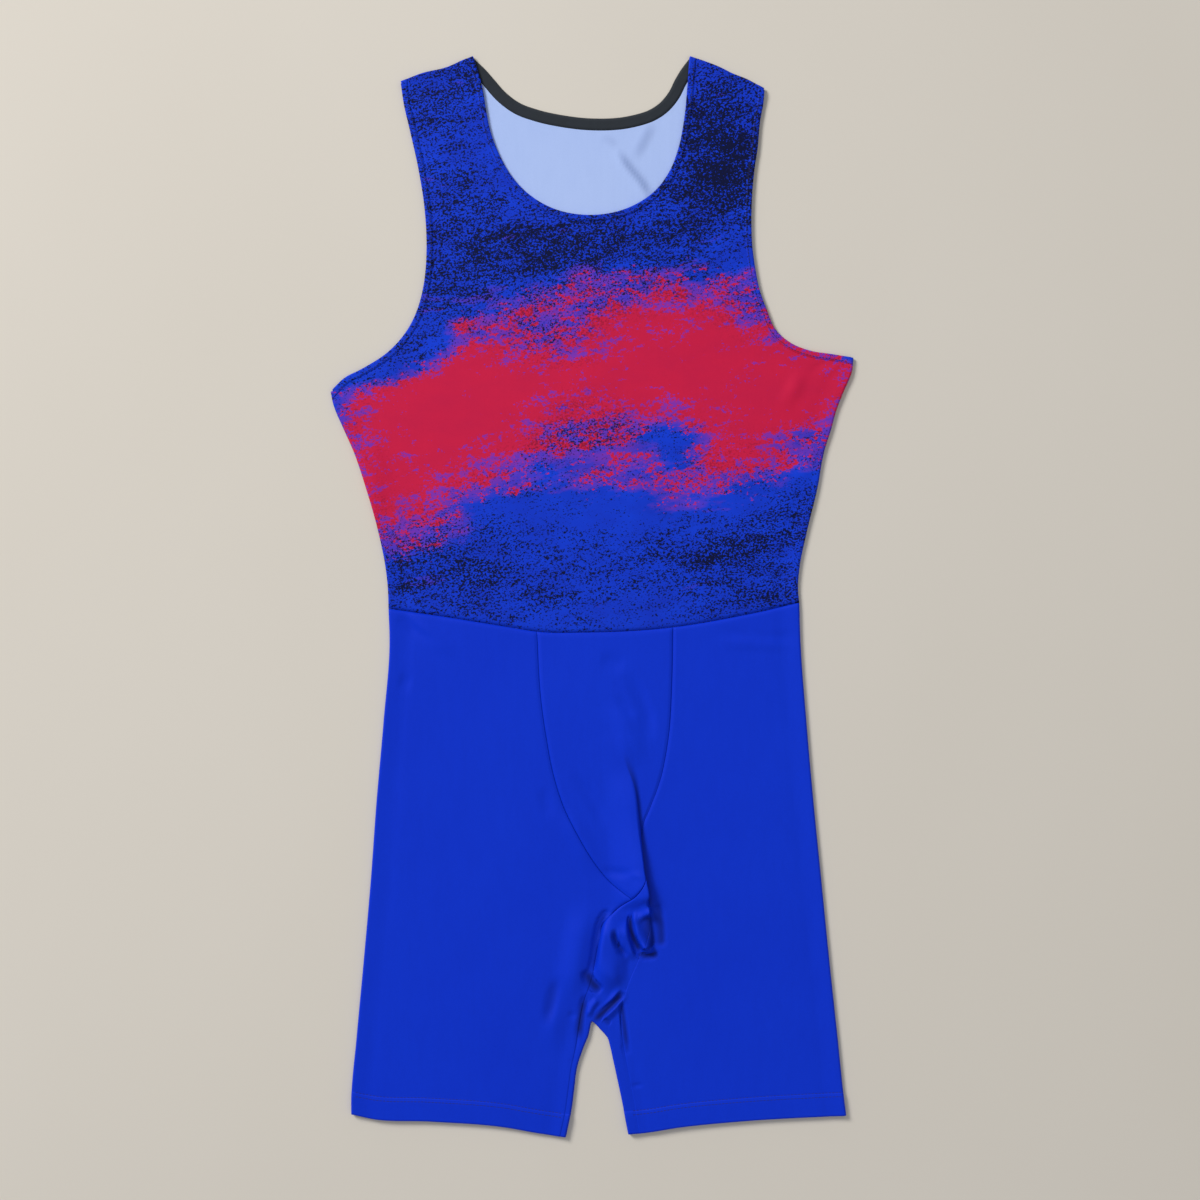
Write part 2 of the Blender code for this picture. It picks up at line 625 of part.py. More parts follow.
def leg(name, outer_table, inner_front, inner_back, seam_x):
    """One leg: its front, the fold at its outer edge and its back, as far as the seams on the inner side."""
    fall = abs(inner_front[:, 1] - inner_front[0, 1])
    outer_edge = at(smooth(outer_table), fall / fall[-1])
    layers = []
    for inner, columns, waist_x, layer in (
        (inner_front, LEG_FRONT_COLUMNS, seam_x, 1),
        (inner_back, LEG_BACK_COLUMNS, BACK_SEAM_X, -1),
    ):
        waist = between_x(WAIST_LINE, waist_x, outer_edge[0, 0], columns)
        hem = between_x(HEM_LINE, inner[-1, 0], outer_edge[-1, 0], columns)
        waist[0], waist[-1], hem[0], hem[-1] = inner[0], outer_edge[0], inner[-1], outer_edge[-1]
        plan = laid(patch(waist, hem, inner, outer_edge), layer)
        plan = turned_down(plan, np.ones(len(inner)), layer)
        plan = drawn_in(plan.each(mirror), FOLDED_SEAM_GAP if layer > 0 else SEAM_GAP).each(mirror)
        layers.append(drawn_in(plan.each(swap).each(mirror)).each(mirror).each(swap))
    front, back = layers
    back = back.each(mirror)
    joined = Plan(
        np.concatenate([front.xy, back.xy[:, 1:]], axis=1),
        np.concatenate([front.turn, back.turn[:, 1:]], axis=1),
        np.concatenate([front.out, back.out[:, 1:]], axis=1),
    )
    outer, inner = surfaces(joined)
    return cloth(name, outer, inner, ROYAL_KNIT)


def front_panel(left_seam, right_seam, bottom_edge):
    """The centre front panel between its two seams, with columns gathered towards the main crease."""
    crease = FOLD_LINES["main crease"]
    waist_x = (LEFT_SEAM_X + RIGHT_SEAM_X) / 2
    heights = (left_seam[:, 1] + right_seam[:, 1]) / 2
    meeting = at(bottom_edge, CREASE_FOOT)
    path = np.concatenate([[[waist_x, heights[0]]], crease[crease[:, 1] > meeting[1] + FOLD_RADIUS], [meeting]])
    middle = at(path, shares_of(left_seam))
    middle[0] = between_x(WAIST_LINE, waist_x, waist_x, [0])[0]
    halves = []
    for edges, waist_ends, foot_ends, columns in (
        ((left_seam, middle), (LEFT_SEAM_X, waist_x), (0, CREASE_FOOT), TO_CREASE_COLUMNS),
        ((middle, right_seam), (waist_x, RIGHT_SEAM_X), (CREASE_FOOT, 1), FROM_CREASE_COLUMNS),
    ):
        waist = between_x(WAIST_LINE, *waist_ends, columns)
        foot = at(bottom_edge, foot_ends[0] + (foot_ends[1] - foot_ends[0]) * np.array(columns))
        waist[0], waist[-1], foot[0], foot[-1] = edges[0][0], edges[1][0], edges[0][-1], edges[1][-1]
        halves.append(patch(waist, foot, *edges))
    plan = laid(np.concatenate([halves[0], halves[1][:, 1:]], axis=1))
    plan = drawn_in(plan).each(mirror)
    plan = drawn_in(plan).each(mirror).each(swap)
    plan = drawn_in(plan, 2 * FOLDED_SEAM_GAP).each(mirror)
    plan = drawn_in(plan).each(mirror).each(swap)
    outer, inner = surfaces(plan)
    return cloth("front_panel", outer, inner, ROYAL_KNIT)


def crotch_gusset(front, edge, back):
    """The gusset along both inner legs and over the crotch, folded at its edge from the front to the back."""
    layers = []
    for seam, columns, layer in ((front, GUSSET_FRONT_COLUMNS, 1), (back, GUSSET_BACK_COLUMNS, -1)):
        away = inward(edge, seam)
        start = edge + away * FOLD_RADIUS
        grid = [seam + (start - seam) * share for share in columns] + [edge]
        plan = turned_down(laid(np.stack(grid, axis=1), layer), np.ones(len(edge)), layer)
        layers.append(drawn_in(plan.each(mirror), FOLDED_SEAM_GAP if layer > 0 else SEAM_GAP).each(mirror))
    front_layer, back_layer = layers[0], layers[1].each(mirror)
    joined = Plan(
        np.concatenate([front_layer.xy, back_layer.xy[:, 1:]], axis=1),
        np.concatenate([front_layer.turn, back_layer.turn[:, 1:]], axis=1),
        np.concatenate([front_layer.out, back_layer.out[:, 1:]], axis=1),
    )
    outer, inner = surfaces(joined)
    return cloth("crotch_gusset", outer, inner, ROYAL_KNIT)


def centre_to(rows, top, low):
    """Points down the centre back seam, from its top and short of its low end."""
    share = (np.arange(rows) / rows)[:, None]
    return top + (low - top) * share


def shorts():
    """The two legs, the centre front panel and the gusset, which share the points along their seams."""
    front = gusset_line(0)
    back = gusset_line(4)
    steps = np.linspace(0, 1, SEAM_STEPS + 1)
    left_seam = at(smooth(LEFT_FRONT_SEAM), steps)
    right_seam = at(smooth(RIGHT_FRONT_SEAM), steps)
    left_tip = station_at(GUSSET_LEFT_TIP)
    right_tip = station_at(GUSSET_RIGHT_TIP)
    back_tip = station_at(GUSSET_BACK_TIP)
    left_front = np.concatenate([left_seam, front[:left_tip][::-1]])
    right_front = np.concatenate([right_seam, front[right_tip + 1 :]])
    centre_top = between_x(WAIST_LINE, BACK_SEAM_X, BACK_SEAM_X, [0])[0]
    left_low = back[: back_tip + 1][::-1]
    right_low = back[back_tip:]
    left_rows = len(left_front) - len(left_low)
    right_rows = len(right_front) - len(right_low)
    left_back = np.concatenate([centre_to(left_rows, centre_top, left_low[0]), left_low])
    right_back = np.concatenate([centre_to(right_rows, centre_top, right_low[0]), right_low])
    leg("right_leg", LEFT_OUTER, left_front, left_back, LEFT_SEAM_X)
    leg("left_leg", RIGHT_OUTER, right_front, right_back, RIGHT_SEAM_X)
    front_panel(left_seam, right_seam, front[left_tip : right_tip + 1])
    crotch_gusset(front, EDGE_LINE, back)


def main():
    for old in list(bpy.data.objects):
        bpy.data.objects.remove(old, do_unlink=True)
    right_shoulder = RIGHT_SHOULDER[::-1]
    holes = [
        armhole(LEFT_ARMHOLE, LEFT_SIDE, LEFT_SHOULDER, -1),
        armhole(RIGHT_ARMHOLE, RIGHT_SIDE, right_shoulder, 1),
    ]
    bodice("front_bodice", FRONT_NECK, BAND_WIDTH, 1, holes)
    bodice("back_bodice", BACK_NECK, TAPE_WIDTH, -1, holes)
    neck_strip("front_neck_band", FRONT_NECK, BAND_WIDTH, 1, BAND_KNIT)
    neck_strip("back_neck_tape", BACK_NECK, TAPE_WIDTH, -1, DARK_TAPE)
    armhole_band("right_armhole_band", holes[0])
    armhole_band("left_armhole_band", holes[1])
    shorts()


main()
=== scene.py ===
"""Dresses a track unitard that lies flat with its front up, in the frame of its CAD model.

The bodice is a printed stretch knit with a plain white inner side, and the short legs are a plain royal
blue one. Each sewn piece is a shell of cloth on its solid's form, with the creases of the photograph
placed on it and the rows of stitching laid on it as thread. Tables and forms are in millimetres, seen
from above with x to the right and y towards the shoulders, and the meshes are made in metres.
"""

from __future__ import annotations

import logging
from collections.abc import Callable, Iterable, Sequence
from dataclasses import dataclass, field
from enum import Enum
from typing import Any, NamedTuple

import bpy
import numpy as np
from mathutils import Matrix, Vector


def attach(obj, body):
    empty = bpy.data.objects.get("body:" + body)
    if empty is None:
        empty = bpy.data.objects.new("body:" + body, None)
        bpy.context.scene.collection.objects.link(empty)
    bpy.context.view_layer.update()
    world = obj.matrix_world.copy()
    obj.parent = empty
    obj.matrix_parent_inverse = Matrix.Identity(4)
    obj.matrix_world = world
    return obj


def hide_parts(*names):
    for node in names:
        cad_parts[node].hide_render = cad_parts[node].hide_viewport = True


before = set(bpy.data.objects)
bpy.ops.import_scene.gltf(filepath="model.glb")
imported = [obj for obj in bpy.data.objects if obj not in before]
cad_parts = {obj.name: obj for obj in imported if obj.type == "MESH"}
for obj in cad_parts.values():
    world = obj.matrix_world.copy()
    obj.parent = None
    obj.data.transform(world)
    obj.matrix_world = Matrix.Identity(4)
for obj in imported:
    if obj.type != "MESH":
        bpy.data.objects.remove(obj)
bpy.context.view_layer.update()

logging.basicConfig(level=logging.INFO, format="%(message)s")
log = logging.getLogger("unitard")

METRES = 0.001
QUARTER = np.pi / 2


class Point(NamedTuple):
    """A place on the garment seen from above."""

    x: float
    y: float


class GussetRow(NamedTuple):
    """One section of the gusset: its front seam, its folded edge and its back seam."""

    front_x: float
    front_y: float
    edge_x: float
    edge_y: float
    back_x: float
    back_y: float


class Lie(Enum):
    """Where a piece of cloth lies: on the front, on the back, or turned round from one to the other."""

    FRONT = 1
    BACK = -1
    ROUND = 0


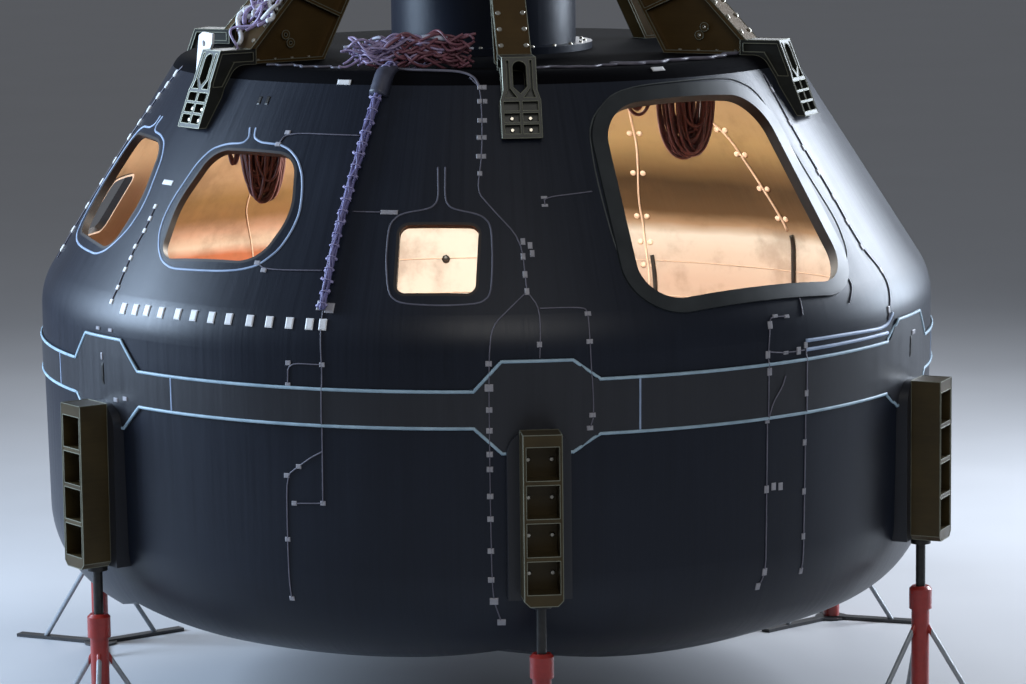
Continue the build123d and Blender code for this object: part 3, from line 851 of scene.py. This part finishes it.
# Routes of the leads: station and height of each bend
lead_routes = [
    [(34.5, 3.051), (21.5, 3.053), (20.3, 2.99)],
    [(33.1, 2.451), (25.0, 2.443), (23.4, 2.472)],
    [(35.7, 2.713), (41.9, 2.713)],
    [(34.3, 2.29), (34.7, 2.034), (34.6, 1.869), (34.5, 1.622), (34.4, 1.375)],
    [(34.7, 2.034), (30.4, 2.035), (30.3, 1.931)],
    [(34.5, 1.622), (33.0, 1.59), (31.4, 1.544), (29.8, 1.497), (29.7, 1.19), (29.8, 0.902)],
    [(30.7, 1.366), (34.4, 1.375)],
    [(51.8, 3.315), (53.6, 3.27), (53.9, 3.121), (53.8, 2.961), (53.1, 2.806), (54.9, 2.739),
     (58.9, 2.592), (59.2, 2.366)],
    [(59.2, 2.366), (57.5, 2.312), (54.8, 2.219), (54.4, 2.05), (54.4, 1.434), (54.5, 1.026),
     (54.7, 0.921), (55.6, 0.811)],
    [(59.2, 2.366), (60.6, 2.292), (60.3, 2.07)],
    [(60.6, 2.292), (63.3, 2.293), (66.0, 2.289), (66.3, 2.263), (66.2, 2.14), (66.6, 1.796),
     (66.1, 1.735)],
    [(93.0, 2.179), (90.3, 2.188), (89.9, 2.15), (89.5, 2.011), (89.5, 1.699), (89.5, 1.361),
     (89.5, 0.958), (89.2, 0.916), (88.8, 0.888)],
    [(95.3, 2.01), (92.3, 2.009), (89.6, 2.024)],
    [(92.1, 1.9), (91.6, 1.85), (90.2, 1.78), (89.5, 1.7)],
    [(95.9, 2.291), (95.7, 2.246), (95.4, 2.174)],
    [(106.3, 2.33), (106.5, 2.271), (104.5, 2.196)],
    [(95.6, 2.033), (95.7, 1.5), (95.6, 0.928)],
    [(69.5, 2.793), (62.5, 2.774), (62.5, 2.739)],
    [(0.1, 2.669), (0.4, 2.557), (0.1, 2.482), (0.4, 2.376), (0.8, 2.294), (0.8, 2.229)],
    [(113.1, 3.253), (112.8, 2.939), (113.5, 2.696), (113.4, 2.432), (115.6, 2.278), (113.0, 2.071)],
    [(-18.4, 3.3), (-21.5, 3.228), (-25.5, 3.074), (-29.0, 2.918), (-30.0, 2.7), (-29.5, 2.447),
     (-27.5, 2.316)],
]
lead_paint = finish("lead_paint", insulation((0.06, 0.06, 0.08), (0.2, 0.19, 0.24)))
add_piece("leads", joined([lead(route, lead_radius) for route in lead_routes]), lead_paint)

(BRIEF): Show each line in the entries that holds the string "objects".

(FINAL RESULT):
    for old in list(bpy.data.objects):
        bpy.data.objects.remove(old, do_unlink=True)
    empty = bpy.data.objects.get("body:" + body)
        empty = bpy.data.objects.new("body:" + body, None)
        bpy.context.scene.collection.objects.link(empty)
before = set(bpy.data.objects)
imported = [obj for obj in bpy.data.objects if obj not in before]
        bpy.data.objects.remove(obj)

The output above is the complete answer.